▶ **To do**: Using the listing below, copy every line that mentions "this".

[Data listing]
================
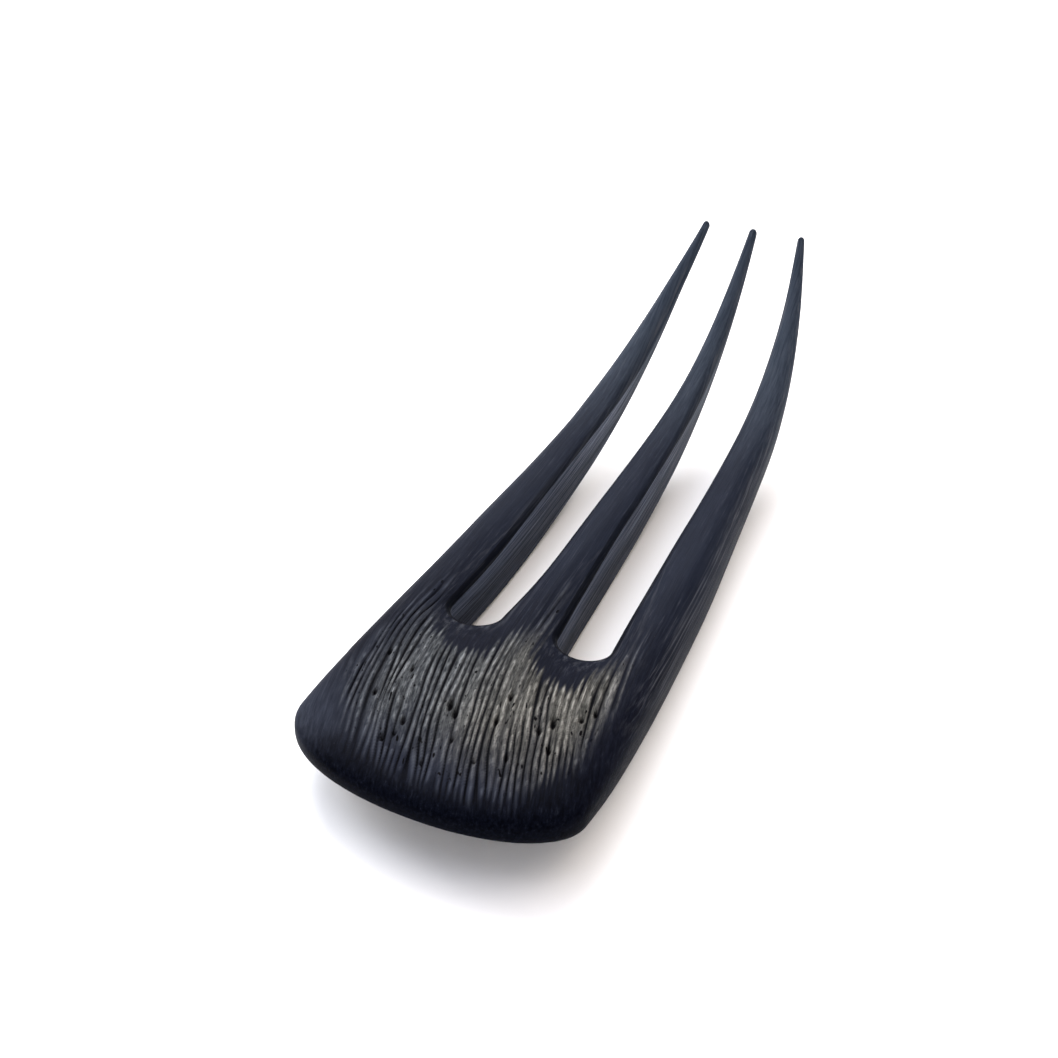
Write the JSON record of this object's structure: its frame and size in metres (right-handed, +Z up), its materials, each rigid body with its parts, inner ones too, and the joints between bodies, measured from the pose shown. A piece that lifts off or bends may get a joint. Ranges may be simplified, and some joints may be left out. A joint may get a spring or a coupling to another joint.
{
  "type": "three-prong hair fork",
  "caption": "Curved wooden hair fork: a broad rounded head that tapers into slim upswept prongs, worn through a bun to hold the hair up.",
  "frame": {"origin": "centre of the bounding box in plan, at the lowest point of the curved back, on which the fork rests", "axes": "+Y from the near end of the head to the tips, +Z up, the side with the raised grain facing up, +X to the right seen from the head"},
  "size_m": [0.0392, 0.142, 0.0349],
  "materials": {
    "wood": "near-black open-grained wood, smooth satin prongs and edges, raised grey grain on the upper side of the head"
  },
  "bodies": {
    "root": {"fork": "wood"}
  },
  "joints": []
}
================
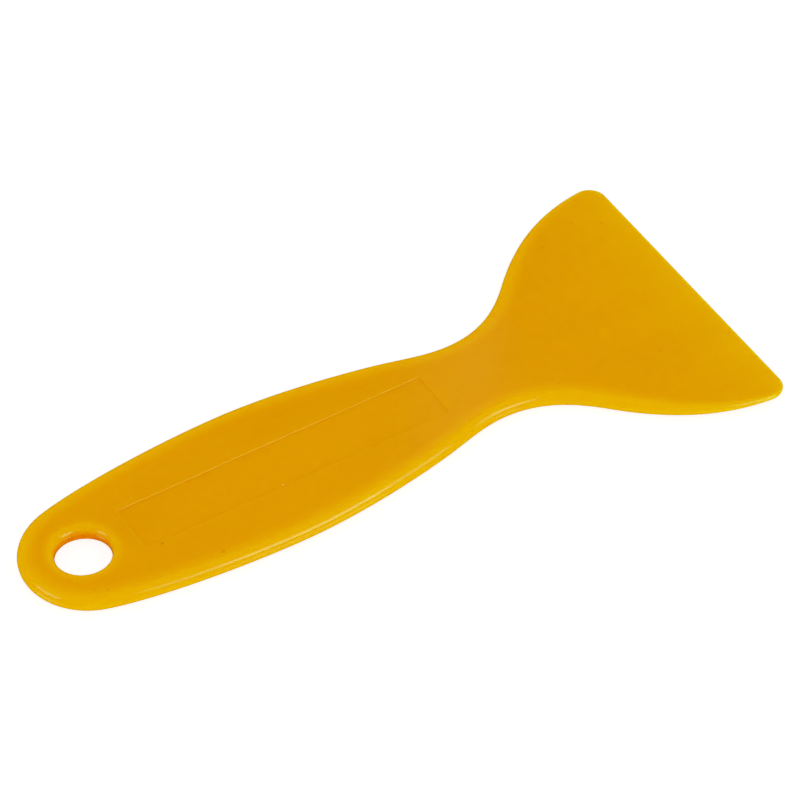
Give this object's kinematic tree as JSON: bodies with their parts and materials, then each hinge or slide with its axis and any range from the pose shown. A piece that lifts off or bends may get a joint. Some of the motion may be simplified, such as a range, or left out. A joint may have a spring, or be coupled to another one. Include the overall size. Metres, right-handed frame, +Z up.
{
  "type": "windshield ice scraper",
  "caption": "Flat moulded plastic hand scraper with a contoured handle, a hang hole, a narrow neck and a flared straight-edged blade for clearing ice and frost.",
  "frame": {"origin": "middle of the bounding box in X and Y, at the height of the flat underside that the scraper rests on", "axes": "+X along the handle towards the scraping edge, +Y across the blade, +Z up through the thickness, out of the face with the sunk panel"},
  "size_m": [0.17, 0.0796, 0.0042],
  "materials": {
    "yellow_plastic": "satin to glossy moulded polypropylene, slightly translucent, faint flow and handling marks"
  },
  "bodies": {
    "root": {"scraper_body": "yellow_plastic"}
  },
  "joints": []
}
================
▶ **Expected output**:
Write the JSON record of this object's structure: its frame and size in metres (right-handed, +Z up), its materials, each rigid body with its parts, inner ones too, and the joints between bodies, measured from the pose shown. A piece that lifts off or bends may get a joint. Ranges may be simplified, and some joints may be left out. A joint may get a spring or a coupling to another joint.
Give this object's kinematic tree as JSON: bodies with their parts and materials, then each hinge or slide with its axis and any range from the pose shown. A piece that lifts off or bends may get a joint. Some of the motion may be simplified, such as a range, or left out. A joint may have a spring, or be coupled to another one. Include the overall size. Metres, right-handed frame, +Z up.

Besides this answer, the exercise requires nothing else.